Assim, fica claro que, como todo instrumento jurídico, o IDC poderá ser uma ferramenta positiva do ordenamento jurídico, desde que observados os requisitos e princípios fundamentais pilares da norma pátria.


6. NOTAS


[1] PIOVESAN, Flávia. Direitos Humanos Internacionais e Jurisdição Supra-Nacional: A exigência da Federalização. DHnet. Disponível em: <http://www.dhnet.org.br/direitos/militantes/flaviapiovesan/piovesan_federalizacao.html>  Acesso em 10.05.2012.
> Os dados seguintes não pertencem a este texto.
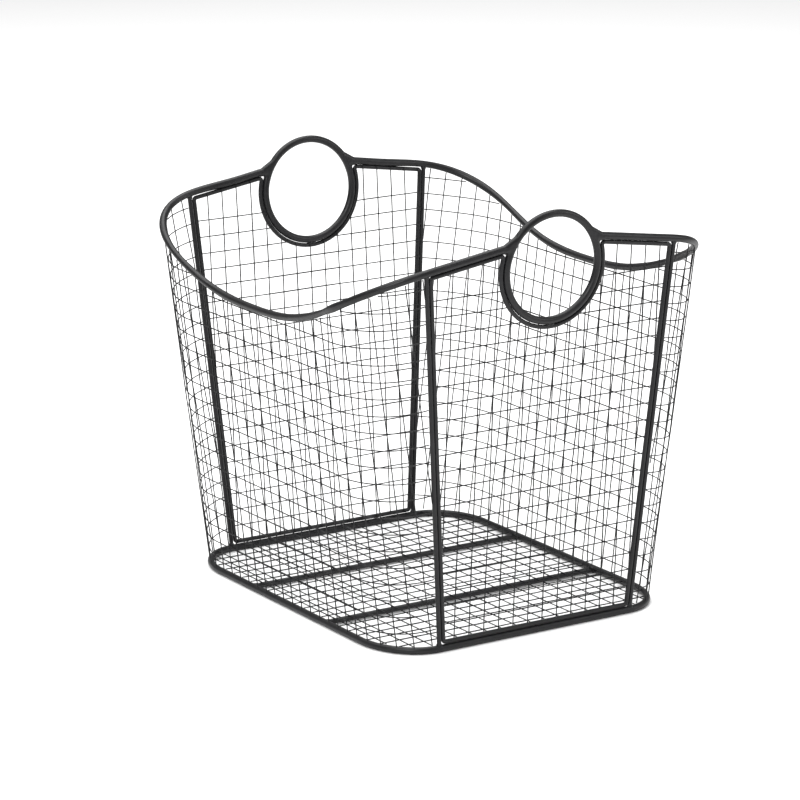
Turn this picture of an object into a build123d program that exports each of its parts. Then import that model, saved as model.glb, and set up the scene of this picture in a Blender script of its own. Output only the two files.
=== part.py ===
from build123d import *
import math
import os

# Wire produce basket: an open-topped basket of welded, powder-coated steel wire.
# Millimetres, +Z up. The origin is the centre of the footprint, on the plane that the
# base ring stands on. The basket's length runs along Y: its two handle ends, front and
# back, face -Y and +Y, and its two dipped long sides, left and right, face -X and +X.
# Every height below is measured from the axis of the base ring unless it says otherwise.

# Driving dimensions, all to the axes of the rods
RIM_HEIGHT = 280.0        # rim above the base ring, at the four posts
POST_TOP = 106.1          # half the distance between the two posts of an end, at the rim
POST_BASE = 83.6          # the same, at the base ring
LENGTH_TOP = 165.0        # half the basket's length, at the rim
LENGTH_BASE = 147.0       # half the basket's length, at the base ring
CORNER_TOP = 47.9         # width of a rounded corner, across X, at the rim
CORNER_BASE = 36.9        # the same, at the base ring
CORNER_STRETCH = 1.27     # length of a rounded corner, along Y, over its width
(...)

[2] BRASIL. Incidente de Deslocamento de Competência nº 01. Relator Min. Arnaldo Esteves de Lima. Terceira Seção. Diário de Justiça, 10.10.2005. p. 01 e 02.
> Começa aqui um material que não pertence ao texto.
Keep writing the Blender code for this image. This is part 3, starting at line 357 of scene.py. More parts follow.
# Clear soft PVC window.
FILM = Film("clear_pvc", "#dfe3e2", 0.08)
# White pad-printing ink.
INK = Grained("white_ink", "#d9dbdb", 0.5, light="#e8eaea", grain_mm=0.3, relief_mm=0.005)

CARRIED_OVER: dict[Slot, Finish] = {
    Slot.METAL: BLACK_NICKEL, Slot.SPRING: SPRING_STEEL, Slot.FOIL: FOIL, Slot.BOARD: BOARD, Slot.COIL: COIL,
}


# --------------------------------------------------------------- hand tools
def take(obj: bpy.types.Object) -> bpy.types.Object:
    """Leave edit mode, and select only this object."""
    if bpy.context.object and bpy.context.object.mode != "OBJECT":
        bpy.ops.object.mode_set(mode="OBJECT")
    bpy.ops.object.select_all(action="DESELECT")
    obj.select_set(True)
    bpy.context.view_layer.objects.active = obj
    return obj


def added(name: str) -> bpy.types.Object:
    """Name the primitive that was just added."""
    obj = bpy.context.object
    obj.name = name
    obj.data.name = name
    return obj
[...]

[3] DIDIER JR., FREDIE. Curso de Direito Processual Civil. 11ª Ed. São Paulo: Editora Podium, 2009. p.163.

[4] CUNHA, Leonardo José Carneiro da. Jurisdição e competência. São Paulo: RT, 2008. p.106.

7. REFERÊNCIAS BIBLIOGRÁFICAS

BRASIL. Emenda Constitucional nº 45, de 30 de dezembro de 2004. Altera dispositivos dos arts. 5º, 36, 52, 92, 93, 95, 98, 99, 102, 103, 104, 105, 107, 109, 111, 112, 114, 115, 125, 126, 127, 128, 129, 134 e 168 da Constituição Federal, e acrescenta os arts. 103-A, 103B, 111-A e 130-A, e dá outras providências. Diário Oficial da União, 31.12.2004.
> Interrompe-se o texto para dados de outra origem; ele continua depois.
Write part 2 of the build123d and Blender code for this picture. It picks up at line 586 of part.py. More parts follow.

______. Superior Tribunal de Justiça. Incidente de Deslocamento de Competência nº 01. Relator Min. Arnaldo Esteves de Lima. Terceira Seção. Diário de Justiça, 10.10.2005. p. 217.

______. Superior Tribunal de Justiça. Incidente de Deslocamento de Competência nº 02. Relatora Min. Laurita Vaz. Julgamento em 27.10.2010, pendente de publicação.

CUNHA, Leonardo José Carneiro da. Jurisdição e competência. São Paulo: RT, 2008.

DIDIER JR., FREDIE. Curso de Direito Processual Civil. 11ª Ed. São Paulo: Editora Podium, 2009.

MENDES, Gilmar Ferreira, COELHO, Inocêncio Mártires, BRANCO, Paulo Gustavo Gonet. Curso de Direito Constitucional. 2ª Ed. São Paulo: Saraiva, 2008.